_DO THIS_
Every line from the one with "Recreate this object" to the one with "const COVER_WALL = 0.8;", including those two, is to be copied exactly; all other lines of the entries below are left out.

_RECORDS SUPPLIED_
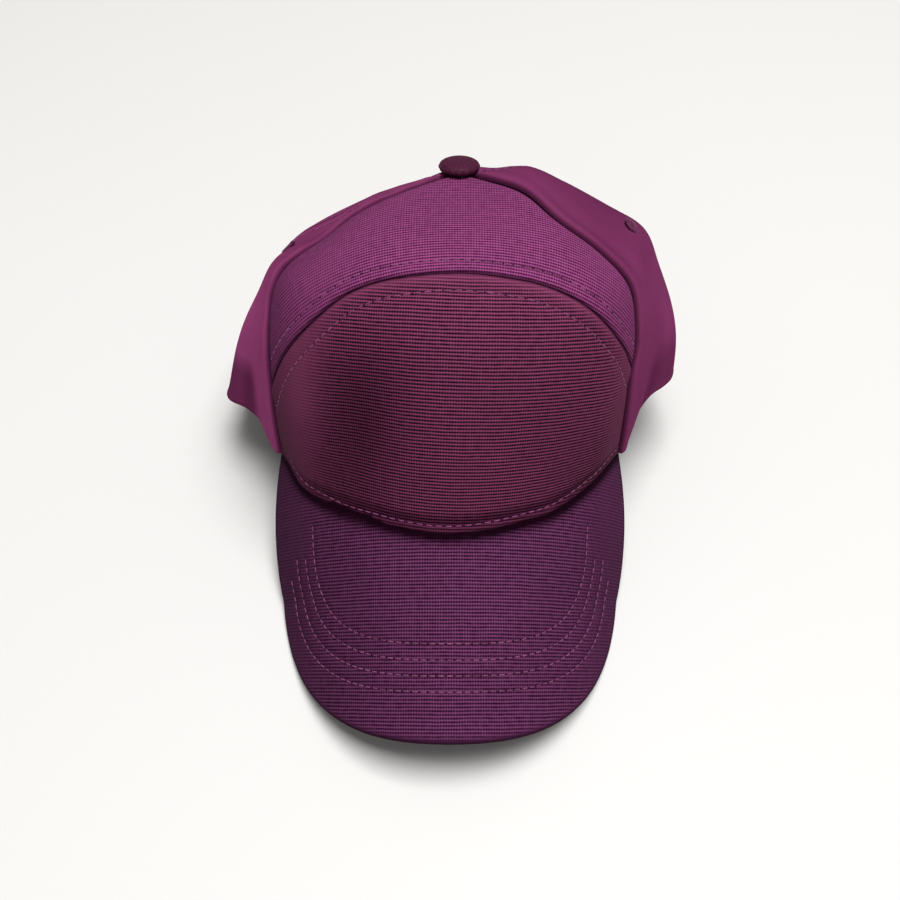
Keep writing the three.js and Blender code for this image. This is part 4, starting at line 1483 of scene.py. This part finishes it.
def model_button():
    """A low round button, its cloth gathered in pleats round its side."""
    deselect_all()
    bpy.ops.mesh.primitive_uv_sphere_add(segments=128, ring_count=64, radius=1)
    button = named("button_cover")
    x, y, z = np.moveaxis(read_points(button), -1, 0)
    around = np.arctan2(y, x)
    climb = np.degrees(np.arcsin(np.clip(z, -1, 1)))
    lowest = math.sin(math.radians(BUTTON_LOW_ANGLE))
    side_climb = np.radians(np.maximum(climb, BUTTON_LOW_ANGLE))
    under = np.clip((climb + 90) / (BUTTON_LOW_ANGLE + 90), 0, 1)
    pleated = np.exp(-(((climb - PLEAT_CLIMB) / PLEAT_REACH) ** 2))
    pleats = 1 + PLEAT_DEPTH * np.cos(around * BUTTON_PLEATS) * pleated
    out = BUTTON_DIAMETER / 2 * np.maximum(np.cos(side_climb), 0) ** BUTTON_SQUARENESS * under * pleats
    up = BUTTON_HEIGHT * (np.sin(side_climb) - lowest + SEAM_GAP) / (1 - lowest + SEAM_GAP)
    up = np.where(climb < BUTTON_LOW_ANGLE, up * under, up)
    move_points(button, np.stack([out * np.cos(around), out * np.sin(around), up], axis=-1))
    button.data.transform(Matrix.Translation((CROWN_LEAN, 0, CROWN_HEIGHT)))
    put_in_frame(button)
    button.data.materials.append(dark_trim)
    only(button)
    bpy.ops.object.shade_smooth()
    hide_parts("button")
    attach(button, "root")


model_button()

# Floor, light and camera

FLOOR_SIZE = 6.0
deselect_all()
bpy.ops.mesh.primitive_plane_add(size=FLOOR_SIZE)
floor = named("studio_floor")
floor_finish = Finish("pale_floor")
grey = floor_finish.noise(floor_finish.place(), 3.0, 2.0)
floor_colour = floor_finish.blend(grey, colour(236, 235, 232), colour(240, 239, 237))
floor_finish.surface({"Base Color": floor_colour, "Roughness": 0.6})
floor.data.materials.append(floor_finish.material)

LIGHT_AIM = (0, 0, 0.05)
WORLD_TINT = (1.0, 0.99, 0.98, 1.0)
WORLD_STRENGTH = 0.19


def soft_light(name, place, size, watts):
    deselect_all()
    bpy.ops.object.light_add(type="AREA", location=place)
    lamp = named(name)
    lamp.data.energy = watts
    lamp.data.size = size
    lamp.rotation_euler = (Vector(LIGHT_AIM) - Vector(place)).to_track_quat("-Z", "Y").to_euler()


soft_light("overhead_softbox", (0.25, -0.1, 2.0), size=1.1, watts=42)
soft_light("front_fill", (-0.3, -1.6, 0.9), size=0.8, watts=1.2)

world = bpy.data.worlds.new("pale_studio")
world.use_nodes = True
background = world.node_tree.nodes["Background"]
background.inputs["Color"].default_value = WORLD_TINT
background.inputs["Strength"].default_value = WORLD_STRENGTH
bpy.context.scene.world = world
bpy.context.scene.view_settings.view_transform = "Standard"

CAMERA_PLACE = (0.00036, -0.2773, 0.3921)
CAMERA_PITCH = 37.32
CAMERA_LENS = 46
CAMERA_SENSOR = 36
NEAREST_SEEN = 0.01
deselect_all()
bpy.ops.object.camera_add(location=CAMERA_PLACE, rotation=(math.radians(CAMERA_PITCH), 0, 0))
camera = named("photo_camera")
camera.data.lens = CAMERA_LENS
camera.data.sensor_width = CAMERA_SENSOR
camera.data.clip_start = NEAREST_SEEN
bpy.context.scene.camera = camera
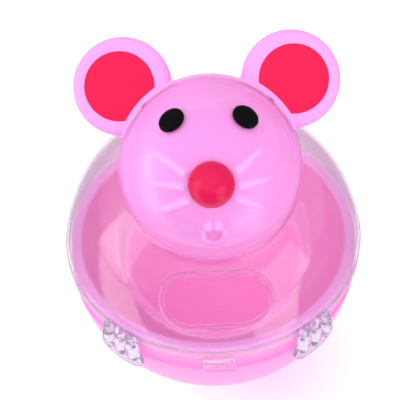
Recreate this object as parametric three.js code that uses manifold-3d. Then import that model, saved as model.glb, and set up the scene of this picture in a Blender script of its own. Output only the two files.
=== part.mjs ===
// Mouse-shaped roly-poly treat toy: a weighted ball base with a food bowl, under a clear hinged
// cover whose upper ball is the mouse's head. Millimetres, +Z up, the mouse looks along -Y.
// The origin is the middle of the small flat face that the toy rests on.

import * as THREE from 'three';
import { mergeVertices } from 'three/addons/utils/BufferGeometryUtils.js';
import Module from 'manifold-3d';

const wasm = await Module();
wasm.setup();

const degrees = THREE.MathUtils.degToRad;

// ---- Driving dimensions -------------------------------------------------------------------

const GAP = 0.3;                 // clearance between pieces that touch
const ROUND = 36;                // facets round the large turned shapes
const FINE_STEP = 10;            // degrees between the points of a large arc
const SMALL_ROUND = 12;          // facets round the small turned shapes
const EAR_ROUND = 28;
const BEYOND = 60;               // further out than any point of the ball or head

const BALL_R = 46;               // outside of the clear cover's lower ball
const BALL_Z = 42.4;             // height of the ball's centre over the resting face
const COVER_WALL = 0.8;
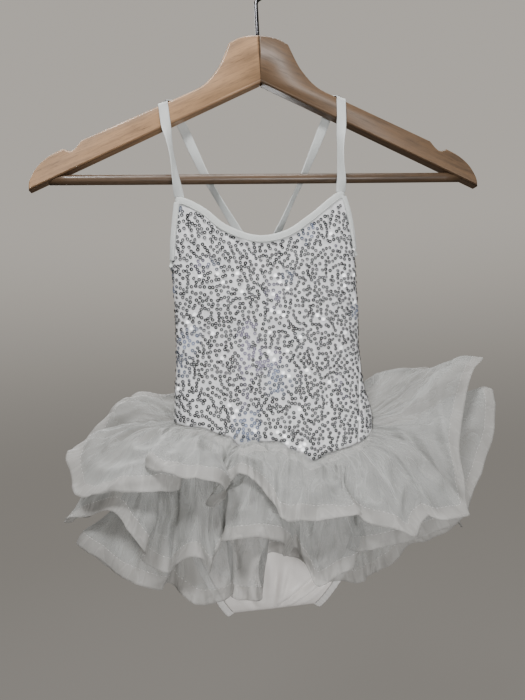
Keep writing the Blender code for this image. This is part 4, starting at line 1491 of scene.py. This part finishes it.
@dataclass
class Straps:
    """Two elastic straps, flat over the hanger's arms and half turned between."""

    width: float = 9.5
    thickness: float = 1.1
    wall: float = 1.0
    clearance: float = 0.4
    arm_edge: float = 1.0
    arm_thickness: float = 12.0
    shoulder: Pair = (78.0, -143.0)
    shoulder_slope: float = 0.4518
    rise: float = 0.5
    steps: int = 12
    routes: tuple[tuple, ...] = (
        (Side.LEFT, -95.3, -86.0, -84.4, 16.0,
         ((-86.4, -9.0, -227.0, 36.0), (-88.8, -10.2, -206.0, 62.0), (-91.5, -9.4, -187.0, 52.0),
          (-93.8, -8.2, -170.0, 4.0)),
         ((-77.5, 7.9, -168.2, 0.0), (-60.1, 8.6, -210.6, 44.0), (-45.0, 10.4, -240.0, 58.0),
          (-28.0, 12.4, -269.8, 42.0), (-7.4, 14.2, -309.3, 8.0))),
        (Side.RIGHT, 80.0, 72.0, 75.4, -29.0,
         ((75.4, -9.0, -225.0, -36.0), (75.2, -10.2, -206.0, -62.0), (76.6, -9.4, -187.0, -52.0),
          (78.9, -8.2, -166.0, -4.0)),
         ((66.4, 7.9, -161.2, 0.0), (42.9, 9.0, -212.2, -44.0), (29.0, 11.6, -240.0, -58.0),
          (15.0, 14.6, -267.6, -42.0), (-7.4, 17.4, -309.3, -8.0))))

    def over_arm(self, front_x: float, back_x: float) -> list[Row]:
        """Lay the strap over the arm.

        Args:
            front_x: where it crosses the arm's front.
            back_x: where it crosses the arm's back.

        Returns:
            Rows of across, depth, height and twist.
        """
        corner = self.arm_edge + self.wall / 2 + self.clearance
        corner_depth = self.arm_thickness / 2 - self.arm_edge
        steepness = math.hypot(1.0, self.shoulder_slope)
        rows = []
        for side in (-1, 1):
            for turn in (0.0, 22.0, 45.0, 68.0, 90.0)[::-side]:
                depth = side * (corner_depth + corner * math.cos(math.radians(turn)))
                rise = (corner * math.sin(math.radians(turn)) - self.arm_edge) * steepness
                share = min(max((depth + corner_depth) / (2 * corner_depth), 0.0), 1.0)
                across = front_x + (back_x - front_x) * share
                top = self.shoulder[1] - (abs(across) - self.shoulder[0]) * self.shoulder_slope
                rows.append((across, depth, top + rise, 0.0))
        return rows

    def seat(self, across: float, panel: Panel) -> Row:
        """Find the strap's end, just above the finished neck edge.

        Args:
            across: the end's place across.
            panel: front or back.

        Returns:
            Across, depth, height and twist.
        """
        edge = max(FORM.neck(panel).read(across + side * self.width / 2)[0] for side in (-1, 0, 1))
        height = edge + self.rise + self.clearance
        left, right, _, _ = FORM.sections.read(height)
        angle = math.degrees(math.acos((across - (left + right) / 2) / ((right - left) / 2)))
        place = FORM.section_point(height, 360.0 - angle if panel is Panel.FRONT else angle, self.wall)
        return (across, place.y, height, 0.0)

    def strap(self, side: Side, front_x: float, back_x: float, front_end: float, back_end: float,
              front_rows: tuple[Row, ...], back_rows: tuple[Row, ...], material: bpy.types.Material) -> bpy.types.Object:
        """Build one strap.

        Args:
            side: left or right.
            front_x: where it crosses the arm's front.
            back_x: where it crosses the arm's back.
            front_end: its end's place across on the front neck.
            back_end: its end's place across on the back neck.
            front_rows: the free stretch in front.
            back_rows: the free stretch behind.
            material: its finish.

        Returns:
            The piece.
        """
        over = self.over_arm(front_x, back_x)
        front = smooth_path([self.seat(front_end, Panel.FRONT), *front_rows, over[0]], self.steps)
        back = smooth_path([over[-1], *back_rows, self.seat(back_end, Panel.BACK)], self.steps)
        path = front[:-1] + over + back[1:]
        slope = Vector((1.0, 0.0, -math.copysign(self.shoulder_slope, front_x))).normalized()
        level, fade = Vector((1.0, 0.0, 0.0)), 2.0 * self.steps
        frames = []
        for index, (x, y, z, twist) in enumerate(path):
            along = Vector(path[min(index + 1, len(path) - 1)][:3]) - Vector(path[max(index - 1, 0)][:3])
            along.normalize()
            if len(front) - 1 <= index < len(front) - 1 + len(over):
                across = (slope - along * slope.dot(along)).normalized()
            else:
                past = len(front) - 1 - index if index < len(front) else index - (len(path) - len(back))
                share = min(past / fade, 1.0)
                square = min(index, len(path) - 1 - index, 4 * self.steps / 3) / (4 * self.steps / 3)
                across = slope.lerp(level, share)
                across = (across - along * across.dot(along) * max(1 - share, square)).normalized()
            turned = across * math.cos(math.radians(twist)) + along.cross(across) * math.sin(math.radians(twist))
            frames.append(BandFrame(Vector((x, y, z)), turned, along.cross(turned).normalized()))
        mesh = sweep_band("elastic_strap_" + side.word, frames, BandSection(self.width, self.thickness, 0.35, 12), False)
        piece = add_piece("elastic_strap_" + side.word, mesh, material)
        return dress_piece(piece, "elastic", "strap_" + side.word)

    def build(self, material: bpy.types.Material) -> list[bpy.types.Object]:
        """Build both straps."""
        return [self.strap(*route, material) for route in self.routes]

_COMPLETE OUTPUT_
Recreate this object as parametric three.js code that uses manifold-3d. Then import that model, saved as model.glb, and set up the scene of this picture in a Blender script of its own. Output only the two files.
=== part.mjs ===
// Mouse-shaped roly-poly treat toy: a weighted ball base with a food bowl, under a clear hinged
// cover whose upper ball is the mouse's head. Millimetres, +Z up, the mouse looks along -Y.
// The origin is the middle of the small flat face that the toy rests on.

import * as THREE from 'three';
import { mergeVertices } from 'three/addons/utils/BufferGeometryUtils.js';
import Module from 'manifold-3d';

const wasm = await Module();
wasm.setup();

const degrees = THREE.MathUtils.degToRad;

// ---- Driving dimensions -------------------------------------------------------------------

const GAP = 0.3;                 // clearance between pieces that touch
const ROUND = 36;                // facets round the large turned shapes
const FINE_STEP = 10;            // degrees between the points of a large arc
const SMALL_ROUND = 12;          // facets round the small turned shapes
const EAR_ROUND = 28;
const BEYOND = 60;               // further out than any point of the ball or head

const BALL_R = 46;               // outside of the clear cover's lower ball
const BALL_Z = 42.4;             // height of the ball's centre over the resting face
const COVER_WALL = 0.8;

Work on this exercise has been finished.